DCE/RPC

From Wikipedia, the free encyclopedia

DCE/RPC stands for "Distributed Computing Environment / Remote Procedure Calls".

Note that DCE/RPC should not be confused with just DCE which is a suite of DCE/RPC services that provide, amongst other things, CDS and DFS.

DCE/RPC was commissioned by the Open Software Foundation in a "Request for Technology". One of the key companies that contributed was Apollo, who brought in NCA - "Network Computing Architecture" which became Network Computing System (NCS) and then a major part of DCE/RPC itself. The naming convention for transports that can be designed (as architectural plugins) and then made available to DCE/RPC echoes these origins, e.g. ncacn_np (SMB Named Pipes transport); ncacn_tcp (DCE/RPC over TCP/IP) and ncacn_http to name a small number.
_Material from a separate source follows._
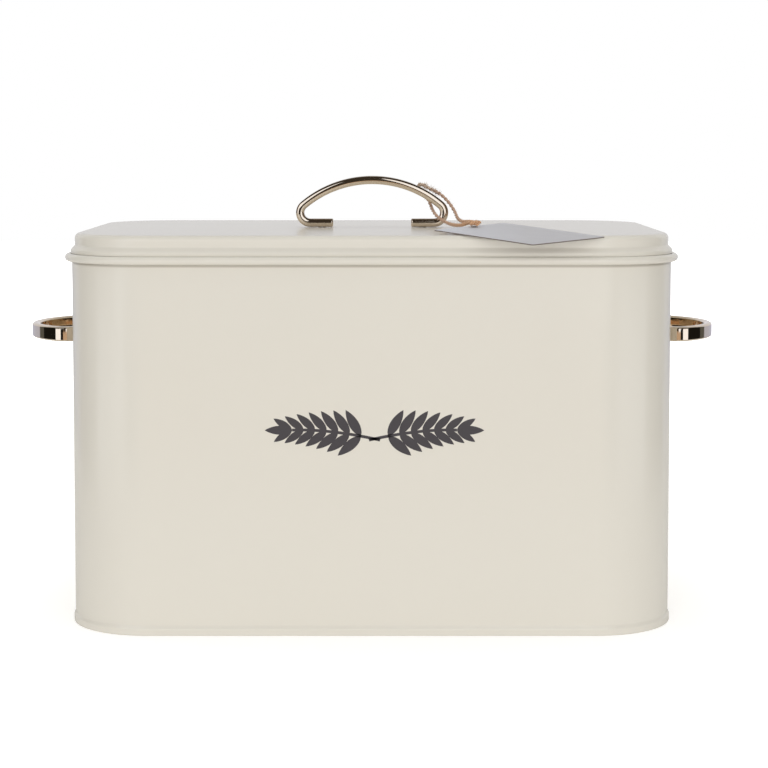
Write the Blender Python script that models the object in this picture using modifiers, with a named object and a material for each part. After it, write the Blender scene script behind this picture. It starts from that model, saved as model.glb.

DCE/RPC's history is such that it's sometimes cited as an example of design by committee. It is also frequently noted for its complexity, however this complexity is often a result of features that target large distributed systems and which are often unmatched by more modern RPC implementations such as SOAP.

DCE/RPC's reference implementation (version 1.1) is available under the BSD-compatible (Free Software) OSF/1.0 license, and is available for at least Solaris, AIX and VMS.

[edit] Uses

It is used in the UK's National Insurance Database.

It is used in Pennsylvania State University's student information portal, eLion

[edit] Alternate versions and implementations

FreeDCE is the DCE 1.1 reference implementation ported to Linux, has support for AMD64, and is autoconf'd to make porting to further platforms much easier: a Win32 port is underway.

Entegrity Solutions licensed the OSF's entire DCE 1.2.2 source code and ported it to Win32, creating a product called PC/DCE - see http://support.entegrity.com/private/pcdce32.asp

Microsoft's version of DCE/RPC, called "MSRPC", is integrated into Windows NT. MSRPC is derived from the DCE 1.1 reference implementation.

Samba contains an implementation of MSRPC that is intended to be network-interoperable and IDL-interoperable with MSRPC. It is not binary-interoperable with MSRPC.

The Wine Project contains an implementation of MSRPC that is intended to be binary-interoperable and IDL-interoperable with MSRPC. It is not network-interoperable with MSRPC.

At the time of writing, neither the Wine project nor the Samba project utilise any of the code from the OSF reference implementation, despite the Free Software licenses being entirely compatible.